2. Я решил пред очами Твоими не порывать резко со своей службой, а тихонько отойти от этой работы языком на торгу болтовней: пусть юноши, помышляющие не о законе Твоем, не о мире Твоем, но о лжи, безумии и схватках на форуме, покупают оружие своему неистовству не у меня. До виноградных каникул[528] оставалось, кстати, совсем мало дней; я решил перетерпеть эти дни и уйти, как обычно, в отпуск, но не возвращаться больше продажным рабом: я был Тобой выкуплен.
Решение наше было открыто Тебе, людям же открыто только своим. И мы условились нигде о нем не проговариваться, хотя нам, поднимающимся из «долины слез» и воспевающим «песнь восхождения», дал Ты «острые стрелы и угли, обжигающие лукавый язык»[529], который заботливо противоречит доброму и из любви к тебе пожирает тебя, словно привычную пищу.
3. Ты уязвил сердце наше любовью Твоею, и в нем хранили мы слова Твои, пронизавшие утробу нашу. Мы собрали образы рабов Твоих – Ты осветил их темных, оживил мертвых – и погрузились в размышление над ними. Их пример жег нас, уничтожал окаменелое бесчувствие, мешал скатиться в бездну, воспламенял так, что всякое веяние противоречий от «языка лукавого» только разжигало наше желание, но не могло угасить его. А так как Имя Твое святится по всей земле, то нашлись бы и люди, восхвалявшие наши намерения и обеты. Мне же казалось хвастовством не подождать столь близких каникул, но уйти с публичного поста, бывшего на виду у всех, будто мне хочется, предупредив наступающий праздник, обратить на себя общее внимание[530]. Все и заговорили бы, что я стремлюсь возвеличить себя. А зачем мне, чтобы люди судили и рядили о душе моей и «хулили доброе наше»?[531]
4. А тут еще в это самое лето от чрезмерной работы в школе легкие мои начали сдавать: дыхание стало затруднено; боли в груди свидетельствовали о ее недуге; голос стал глухим и прерывистым[532]. Сначала это меня очень встревожило: приходилось по необходимости сложить бремя учительства или, во всяком случае, прервать работу пока, может быть, вылечусь и выздоровею. Когда же овладело мной и укрепилось во всей полноте желание «освободиться и видеть, ибо Ты – Господь», – Ты знаешь, Боже мой, я даже обрадовался, что у меня есть справедливое извинение, которое должно смягчить обиду людей, не желавших из-за своих милых детей помиловать меня. Полный такой радости, я перетерпел этот промежуток времени до конца – было это, кажется, дней двадцать – претерпевались они с натугой: во мне уже не было того запала, с которым я обычно вел эти трудные занятия, и не приди на его смену терпение, они согнули бы меня под своим бременем.

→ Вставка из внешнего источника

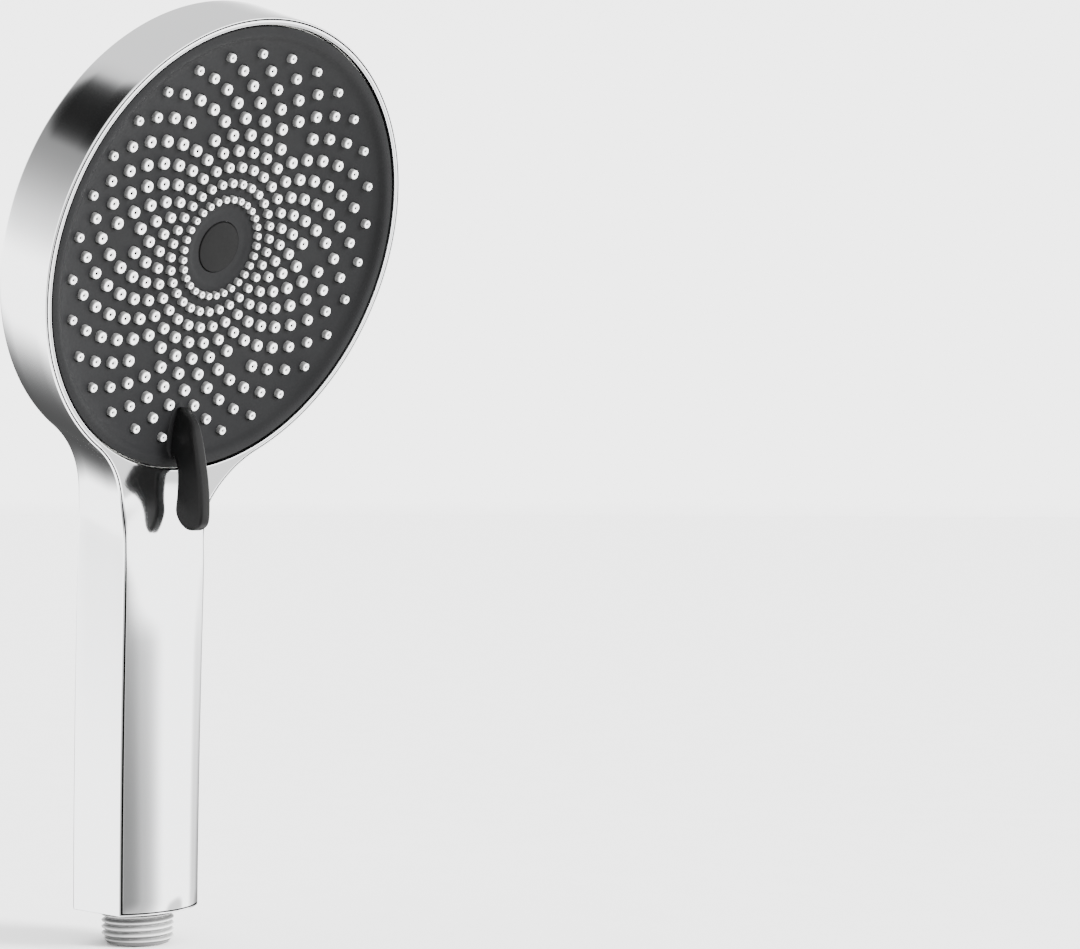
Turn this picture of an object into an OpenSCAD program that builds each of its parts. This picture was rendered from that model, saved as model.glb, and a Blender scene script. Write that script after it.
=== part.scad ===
// Handheld shower head with a three-mode rotary spray face.
// The origin is the centre of the inlet spigot's end face. +Z runs up the handle and -Y is the spray side.
// "Face frame" below means: origin at the middle of the rim's front plane, z out of the spray face, y up it.

/* [Head] */
// Radius of the chrome rim
rim_r = 66.6; // [66.6:0.1:68]
// Depth of the rim from its front plane to its back edge
rim_depth = 20.2; // [20.2:0.1:22]
// Height of the back's shallow cone above the rim's back edge
dome_rise = 6; // [6:0.5:9]
// Angle by which the spray face leans down from the vertical
tilt = 20.6; // [20.6:0.1:20.8]
// Distance from the handle's axis forward to the middle of the rim's front plane
face_reach = 37.7; // [37.6:0.1:37.8]
// Height of the middle of the rim's front plane above the spigot's end
face_height = 195.9; // [195.8:0.1:196]

/* [Handle] */
// Half the handle's width between its side flats, at the neck
grip_half_w = 16.2; // [16:0.1:16.4]
// Half the handle's width at its lower end
foot_half_w = 15.7; // [15.5:0.1:15.9]
// Radius of the rounded front and of the rounded back
grip_arc_r = 26; // [25:0.5:27]
// Distance from the axis to the front, at the lower end
foot_front = 14.2; // [14:0.1:14.4]
// Distance from the axis to the back, at the lower end
foot_back = 15.8; // [15.4:0.1:16]
// Forward lean of the front surface, in degrees
front_lean = 0.9; // [0.8:0.1:1]
// Forward lean of the back surface, in degrees
back_lean = 1.1; // [1:0.1:1.2]
// Radius of the concave fillet between rim and handle
neck_fillet_r = 30; // [28:1:32]
// Wall thickness of the rear shell
wall = 2.2; // [2:0.1:2.2]
// Thickness of the front shell
front_skin = 1.6; // [1.4:0.1:1.7]

/* [Inlet] */
// Crest radius of the G 1/2 spigot thread
thread_r = 10.4775; // [10.4775:0.0001:10.4776]
// Length of the spigot below the handle
spigot_len = 9.7; // [9.6:0.1:9.8]
// Bore radius that holds the filter and the flow restrictor
inlet_bore_r = 7.2; // [7:0.1:7.4]
// Bore radius of the water tube
tube_bore_r = 5; // [4.5:0.1:5.2]

/* [Spray face] */
// Radius of the opening in the chrome ring
opening_r = 64.5; // [64.5:0.05:64.6]
// Running gap between the chrome ring and the spray plate
plate_gap = 0.6; // [0.5:0.05:0.7]
// Depth of the dished middle below the rim's front plane
dish_depth = 5.3; // [5.2:0.1:5.4]
// Rings of nozzles
nozzle_rings = 10; // [6:1:10]
// Nozzles in each full ring
nozzles_per_ring = 30; // [30:1:30]
// Height of a nozzle above the spray plate
nozzle_h = 1.3; // [1:0.1:1.5]
// Turn of the spray face from the middle mode to each outer mode
mode_angle = 30; // [28:1:32]

/* [Lever] */
// Thickness of the mode lever
lever_w = 4; // [3.5:0.1:4.2]

/* [Hidden] */
$fn = 96;
eps = 0.01;
thread_pitch = 1.814;
thread_root_r = 9.3;
crest_w = 0.5;
flank_h = 0.6;

// Depths in the face frame, as distances below the rim's front plane
plate_lip = 0.4;
plate_lip_back = 2.4;
plate_r = opening_r - plate_gap;
plate_t = 1.6;
mat_t = 1.6;
mat_edge_drop = 0.3;
face_gap = 0.05;
skirt_r = 60.6;
skirt_inner_r = 58.8;
skirt_depth = 9;
pack_r = 58.5;
chamber_floor = 9.9;
channel_back = 11.1;
cover_back = 12.7;
selector_back = 14.1;
manifold_front = 14.3;
manifold_back = 20.6;
bearing_front = 2.8;
bearing_back = 5.2;

// Pivot of the spray face
pivot_r = 5;
pivot_run = 0.05;
pivot_clear_r = pivot_r + 0.3;
boss_top = 9.75;
washer_r = 6.6;
washer_t = 0.6;
screw_head_r = 3.2;
screw_head_h = 1.8;
screw_r = 1.6;
cap_r = 7.25;
cap_t = 1.15;

// Selector, seal and detent
port_circle_r = 15;
port_r = 2.5;
selector_r = 26.5;
manifold_r = 27;
seal_r = 4.5;
seal_bore_r = 2.6;
seal_h = 1.45;
seal_pocket_r = 4.6;
seal_floor = 18;
detent_circle_r = 20;
ball_r = 2;
ball_travel = 0.6;
stop_circle_r = 22;
stop_r = 1.5;
lug_circle_r = 22;
lug_angles = [45, 90, 135];
lug_r = 3;
lug_h = 3.6;
screw_shank_r = 1.3;
screw_bite = 2.5;
screw_seat = 2.2;
handle_dir = 270;

// Nozzle layout: the first ring's radius and the step from ring to ring
ring0_r = 14.07;
ring_step = 4.638;
jet_r = 0.35;
land_half_w = 1.9;
gap_ring = 5;
gap_every = 60;
gap_start = 30;
lever_ring = 8;

// Handle and socket heights
foot_z = spigot_len;
neck_z = 125;
head_slab_r = 82;
socket_z0 = 96;
socket_z1 = 113;
socket_r = 8.4;
tube_r = 6.6;
collar_r = 9.3;
collar_z = 26;
flange_r = 12.3;
flange_t = 2;
restrictor_z = 9;
restrictor_h = 6;
filter_z = 5.5;
filter_t = 1.8;
o_ring_r = 0.9;
tube_o_ring_z = 104;
arm_w = 16;
arm_void_w = 12;
arm_lid_t = 1.4;

// Depth of the dish at radius r: flat in the middle and rising ever faster towards the lip
function dish(r) = -dish_depth + 2.35 * pow(r / 55.8, 5);

// The dish's outline at depth d below it, with a flat land under each ring of nozzles
function lands(d) = [
    for (k = [0:nozzle_rings - 1], side = [-1, 1]) [ring_r(k) + side * land_half_w, dish(ring_r(k)) - d]
];
function reversed(points) = [for (i = [len(points) - 1:-1:0]) points[i]];
function ring_r(k) = ring0_r + ring_step * k;
function nozzle_r(k) = 1.7 - 0.026 * pow(k - 5, 2);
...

Кто-нибудь из рабов Твоих, моих братьев, скажет, что я согрешил, позволив себе хоть один час остаться на кафедре лжи в то время, как сердце мое полно было желанием служить Тебе. Не буду спорить. Но Ты, Всемилостивый Господи, разве не простил мне этот грех и не отпустил его вместе с другими, страшными и смертными, омыв меня святой водой!
III
5. Верекунд изводился и тосковал, глядя на наше счастье: он видел, что узы, крепко его связавшие, заставят его покинуть наше общество. Не будучи сам христианином, он женился на христианке, и она-то и оказалась самыми тесными колодками, мешавшими ему пойти по пути, на который вступили мы. А стать христианином он хотел только при том условии, которое было невыполнимо[533]. Он ласково предложил нам побыть в его имении, пока захотим. Ты воздашь ему, Господи, в час воздаяния праведным; их часть Ты уже воздал ему. Хоть и в отсутствие наше (мы были уже в Риме), он во время тяжелой болезни стал христианином и переселился из этой жизни. Ты пожалел не только его, но и нас: мы не будем мучиться невыносимой болью, думая, что этот исключительной доброты к нам друг наш исключен из стада Твоего. Благодарим Тебя, Боже наш! Мы Твои: вразумления и утешения Твои говорят об этом. Верный Своим обещаниям дал Ты Верекунду за его именьице в Кассициаке, где мы отдохнули в Тебе от мирских треволнений, красоту Твоего вечно зеленеющего рая, ибо отпустил ему земные грехи его «на горе молочной, на горе Твоей, горе изобилия»[534].